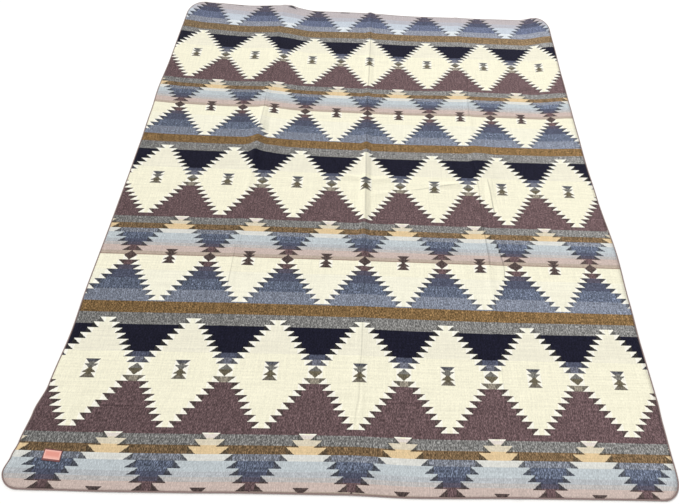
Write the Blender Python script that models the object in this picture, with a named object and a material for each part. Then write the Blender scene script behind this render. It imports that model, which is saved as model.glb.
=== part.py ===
"""A woven alpaca blanket, opened out and lying on a flat surface.

Three pieces: the woven panel with its fold ridges, the yarn edging whipped round it, and a small
blank label sewn to one corner. Metres, +Z up, X across the blanket, Y along it, the label at the
near left corner. The origin is on the surface, under the middle of the blanket's outline.
"""
import math
from collections import namedtuple

import bmesh
import bpy
import numpy as np

# The cloth as it was cut, and where its middle lies from the origin
WIDTH = 1.830
LENGTH = 2.290
MIDDLE_X = 0.010
MIDDLE_Y = -0.0128
CLOTH_THICK = 0.0030

# Sewn-on pieces
GAP = 0.0003
EDGING_WIDE = 0.0065
EDGING_PROUD = 0.0010
LABEL_WIDE = 0.050
LABEL_DEEP = 0.030
LABEL_THICK = 0.0008
LABEL_CORNER = 0.0015
LABEL_ACROSS = -0.833
LABEL_ALONG = -1.052
LABEL_TURN = math.radians(-5.7)
LABEL_SKEW = 0.14

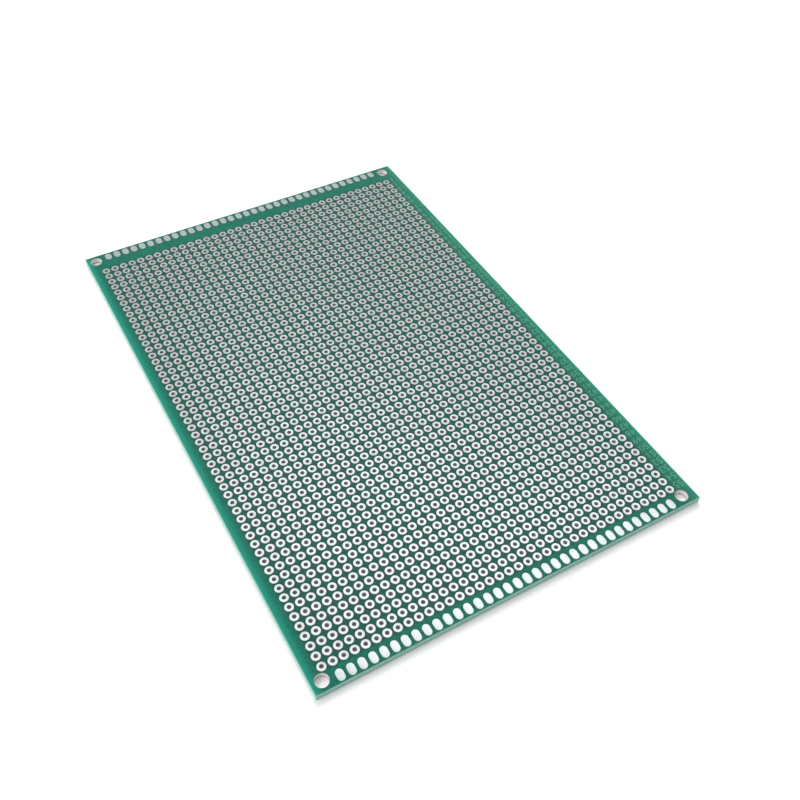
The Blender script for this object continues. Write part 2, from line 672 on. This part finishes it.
# places and sizes in metres, power in watts
lamps = {
    # a softbox beyond the far end, mirrored by the pads of the near one
    "overheadLamp": {"place": (0.38, 0.395, 1.0), "size": (0.92, 0.45), "power": 2.45, "mirrored": True},
    "farLamp": {"place": (0.35, 0.95, 0.85), "size": (0.8, 0.8), "power": 13.0, "mirrored": False},
    "leftLamp": {"place": (-0.9, 0.05, 0.8), "size": (0.9, 0.7), "power": 9.0, "mirrored": False},
}


def seenDirectly(tree):
    # 1 for what the camera sees, also in gloss and through glass, 0 for light on surfaces
    path = addNode(tree, "ShaderNodeLightPath").outputs
    seen = calc(tree, "MAXIMUM", path["Is Camera Ray"], path["Is Glossy Ray"])
    return calc(tree, "MAXIMUM", seen, path["Is Transmission Ray"])


def makeWorld():
    world = bpy.data.worlds.new("whiteStudio")
    bpy.context.scene.world = world
    world.use_nodes = True
    tree = world.node_tree
    tree.nodes.clear()
    seen = seenDirectly(tree)
    strength = fade(tree, seen, 0.0, 1.0, studio["sky"], studio["background"])
    light = addNode(tree, "ShaderNodeBackground", {"Color": (1, 1, 1, 1), "Strength": strength})
    addNode(tree, "ShaderNodeOutputWorld", {"Surface": light.outputs[0]})


def makeFloor(height):
    half = studio["floorSize"] / 2
    corners = [(-half, -half, height), (half, -half, height), (half, half, height), (-half, half, height)]
    mesh = bpy.data.meshes.new("floor")
    mesh.from_pydata(corners, [], [(0, 1, 2, 3)])
    floor = bpy.data.objects.new("floor", mesh)
    bpy.context.scene.collection.objects.link(floor)
    material, tree = newMaterial("whiteFloor")
    matt = addNode(tree, "ShaderNodeBsdfDiffuse", {"Color": studio["floorColour"]}).outputs[0]
    place = addNode(tree, "ShaderNodeTexCoord").outputs["Object"]
    away = addNode(tree, "ShaderNodeVectorMath", {0: place}, operation="LENGTH").outputs["Value"]
    glowing = fade(tree, away, studio["nearFloor"], studio["farFloor"], studio["floorGlow"], 1.0)
    glowing = calc(tree, "MULTIPLY", seenDirectly(tree), glowing)
    glow = addNode(tree, "ShaderNodeEmission", {"Strength": glowing}).outputs[0]
    both = addNode(tree, "ShaderNodeAddShader", {0: matt, 1: glow}).outputs[0]
    addNode(tree, "ShaderNodeOutputMaterial", {"Surface": both})
    mesh.materials.append(material)
    floor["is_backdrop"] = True


def makeLamp(name, values):
    light = bpy.data.lights.new(name, "AREA")
    light.shape = "RECTANGLE"
    light.size, light.size_y = values["size"]
    light.energy = values["power"]
    lamp = bpy.data.objects.new(name, light)
    lamp.visible_camera = False
    lamp.visible_glossy = values["mirrored"]
    # aimed at the board
    place = Vector(values["place"])
    lamp.matrix_world = Matrix.Translation(place) @ (-place).to_track_quat("-Z", "Y").to_matrix().to_4x4()
    bpy.context.scene.collection.objects.link(lamp)


makeCamera()
makeWorld()
makeFloor(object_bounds()[0].z)
for name, values in lamps.items():
    makeLamp(name, values)
bpy.context.scene.view_settings.view_transform = "Standard"
print("camera, floor and lamps placed")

Requirement>
Pull out and copy each line containing the string "this".

Written answer>
Write the Blender Python script that models the object in this picture, with a named object and a material for each part. Then write the Blender scene script behind this render. It imports that model, which is saved as model.glb.
The Blender script for this object continues. Write part 2, from line 672 on. This part finishes it.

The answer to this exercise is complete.